→ **DO THIS**: Return the line containing "mesh.set_sharp_from_angle(angle=SHARP_EDGE)", the line containing "for node in", and every line between them, exactly as they stand. Output nothing else.

→ **DATA SECTION**:
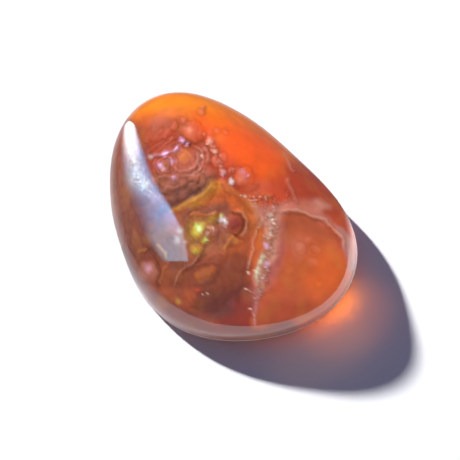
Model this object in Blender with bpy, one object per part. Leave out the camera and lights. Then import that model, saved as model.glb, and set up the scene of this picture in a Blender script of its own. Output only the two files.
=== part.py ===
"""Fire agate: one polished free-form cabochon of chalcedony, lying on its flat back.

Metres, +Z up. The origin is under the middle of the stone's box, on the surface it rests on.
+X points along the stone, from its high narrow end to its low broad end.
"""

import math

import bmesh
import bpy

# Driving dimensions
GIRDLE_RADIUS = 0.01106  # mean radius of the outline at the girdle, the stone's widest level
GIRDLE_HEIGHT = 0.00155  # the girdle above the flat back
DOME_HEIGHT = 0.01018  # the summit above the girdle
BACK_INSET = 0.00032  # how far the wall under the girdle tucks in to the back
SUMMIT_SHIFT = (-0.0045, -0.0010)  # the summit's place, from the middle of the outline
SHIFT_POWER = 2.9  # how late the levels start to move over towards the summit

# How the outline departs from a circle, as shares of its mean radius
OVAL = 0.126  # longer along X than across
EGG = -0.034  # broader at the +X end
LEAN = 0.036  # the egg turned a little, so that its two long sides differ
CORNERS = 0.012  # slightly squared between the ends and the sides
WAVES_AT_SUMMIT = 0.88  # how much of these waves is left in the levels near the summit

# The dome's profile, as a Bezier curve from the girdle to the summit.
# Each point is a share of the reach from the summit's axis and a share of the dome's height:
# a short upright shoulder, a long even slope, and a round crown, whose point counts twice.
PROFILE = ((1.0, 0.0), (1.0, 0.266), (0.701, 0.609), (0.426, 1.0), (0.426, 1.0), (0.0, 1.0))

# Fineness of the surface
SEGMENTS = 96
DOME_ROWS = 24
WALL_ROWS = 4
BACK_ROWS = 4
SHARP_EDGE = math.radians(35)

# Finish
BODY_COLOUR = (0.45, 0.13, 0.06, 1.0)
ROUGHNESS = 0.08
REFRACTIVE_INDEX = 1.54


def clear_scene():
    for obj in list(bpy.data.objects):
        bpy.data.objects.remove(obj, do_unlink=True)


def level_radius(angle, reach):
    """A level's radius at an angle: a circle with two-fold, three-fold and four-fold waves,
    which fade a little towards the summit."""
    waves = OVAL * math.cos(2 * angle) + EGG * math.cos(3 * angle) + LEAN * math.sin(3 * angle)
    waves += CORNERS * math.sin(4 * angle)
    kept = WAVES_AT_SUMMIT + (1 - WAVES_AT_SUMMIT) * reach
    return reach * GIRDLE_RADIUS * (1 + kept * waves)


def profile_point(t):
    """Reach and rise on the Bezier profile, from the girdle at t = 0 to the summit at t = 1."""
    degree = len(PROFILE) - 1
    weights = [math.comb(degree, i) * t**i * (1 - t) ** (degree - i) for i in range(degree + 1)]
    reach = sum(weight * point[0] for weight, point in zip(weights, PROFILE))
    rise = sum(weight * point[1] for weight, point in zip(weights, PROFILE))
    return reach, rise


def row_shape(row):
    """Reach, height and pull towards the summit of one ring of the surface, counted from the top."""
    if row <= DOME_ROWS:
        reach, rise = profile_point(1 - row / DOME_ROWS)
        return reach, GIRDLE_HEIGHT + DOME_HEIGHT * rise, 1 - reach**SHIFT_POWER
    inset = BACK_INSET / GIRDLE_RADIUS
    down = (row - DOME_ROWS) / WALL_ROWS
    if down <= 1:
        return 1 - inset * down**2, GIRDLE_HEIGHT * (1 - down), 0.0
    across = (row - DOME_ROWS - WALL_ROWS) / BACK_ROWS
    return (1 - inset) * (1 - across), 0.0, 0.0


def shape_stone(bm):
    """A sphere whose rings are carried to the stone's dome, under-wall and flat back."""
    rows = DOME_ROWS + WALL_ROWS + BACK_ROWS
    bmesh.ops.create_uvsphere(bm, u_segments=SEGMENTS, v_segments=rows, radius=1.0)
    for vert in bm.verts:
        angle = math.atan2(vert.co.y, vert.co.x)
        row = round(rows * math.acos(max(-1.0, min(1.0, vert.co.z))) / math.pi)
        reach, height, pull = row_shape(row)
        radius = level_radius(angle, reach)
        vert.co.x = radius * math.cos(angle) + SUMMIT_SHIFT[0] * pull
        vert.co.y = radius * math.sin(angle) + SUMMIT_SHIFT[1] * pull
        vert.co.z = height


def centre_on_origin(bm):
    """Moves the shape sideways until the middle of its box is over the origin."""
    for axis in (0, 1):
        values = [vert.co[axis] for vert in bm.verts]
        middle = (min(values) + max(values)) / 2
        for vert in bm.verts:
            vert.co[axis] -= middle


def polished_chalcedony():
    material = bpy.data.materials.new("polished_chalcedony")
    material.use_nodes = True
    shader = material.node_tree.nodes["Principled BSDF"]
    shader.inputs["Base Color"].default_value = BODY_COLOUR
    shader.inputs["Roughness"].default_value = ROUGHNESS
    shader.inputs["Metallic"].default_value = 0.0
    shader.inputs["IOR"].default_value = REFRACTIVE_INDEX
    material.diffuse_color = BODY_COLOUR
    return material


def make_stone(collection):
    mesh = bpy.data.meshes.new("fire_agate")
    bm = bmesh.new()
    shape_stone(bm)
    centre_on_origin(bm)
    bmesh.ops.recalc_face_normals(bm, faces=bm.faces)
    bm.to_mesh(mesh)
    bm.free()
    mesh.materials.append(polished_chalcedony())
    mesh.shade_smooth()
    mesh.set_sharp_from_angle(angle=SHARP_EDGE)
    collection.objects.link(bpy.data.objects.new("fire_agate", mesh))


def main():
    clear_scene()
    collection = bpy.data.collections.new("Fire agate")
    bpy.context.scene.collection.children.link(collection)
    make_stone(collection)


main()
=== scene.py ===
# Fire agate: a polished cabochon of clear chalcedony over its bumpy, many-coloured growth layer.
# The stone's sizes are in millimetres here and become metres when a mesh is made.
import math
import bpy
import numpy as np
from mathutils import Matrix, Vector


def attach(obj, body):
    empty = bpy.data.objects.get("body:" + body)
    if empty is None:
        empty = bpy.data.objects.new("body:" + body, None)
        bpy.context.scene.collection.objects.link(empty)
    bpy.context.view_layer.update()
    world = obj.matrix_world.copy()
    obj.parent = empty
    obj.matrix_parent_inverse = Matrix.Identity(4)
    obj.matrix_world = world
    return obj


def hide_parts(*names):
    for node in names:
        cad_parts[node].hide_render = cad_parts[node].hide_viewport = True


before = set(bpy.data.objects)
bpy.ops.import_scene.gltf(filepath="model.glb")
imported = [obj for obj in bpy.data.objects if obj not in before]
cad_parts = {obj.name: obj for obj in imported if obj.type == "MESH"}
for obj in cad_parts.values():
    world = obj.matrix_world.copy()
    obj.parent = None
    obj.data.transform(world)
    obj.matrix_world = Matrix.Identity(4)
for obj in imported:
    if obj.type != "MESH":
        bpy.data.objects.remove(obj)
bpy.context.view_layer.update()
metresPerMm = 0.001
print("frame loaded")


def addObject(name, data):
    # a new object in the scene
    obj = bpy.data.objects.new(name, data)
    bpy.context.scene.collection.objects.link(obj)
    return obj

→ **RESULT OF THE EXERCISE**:
    mesh.set_sharp_from_angle(angle=SHARP_EDGE)
    collection.objects.link(bpy.data.objects.new("fire_agate", mesh))


def main():
    clear_scene()
    collection = bpy.data.collections.new("Fire agate")
    bpy.context.scene.collection.children.link(collection)
    make_stone(collection)


main()
=== scene.py ===
# Fire agate: a polished cabochon of clear chalcedony over its bumpy, many-coloured growth layer.
# The stone's sizes are in millimetres here and become metres when a mesh is made.
import math
import bpy
import numpy as np
from mathutils import Matrix, Vector


def attach(obj, body):
    empty = bpy.data.objects.get("body:" + body)
    if empty is None:
        empty = bpy.data.objects.new("body:" + body, None)
        bpy.context.scene.collection.objects.link(empty)
    bpy.context.view_layer.update()
    world = obj.matrix_world.copy()
    obj.parent = empty
    obj.matrix_parent_inverse = Matrix.Identity(4)
    obj.matrix_world = world
    return obj


def hide_parts(*names):
    for node in names:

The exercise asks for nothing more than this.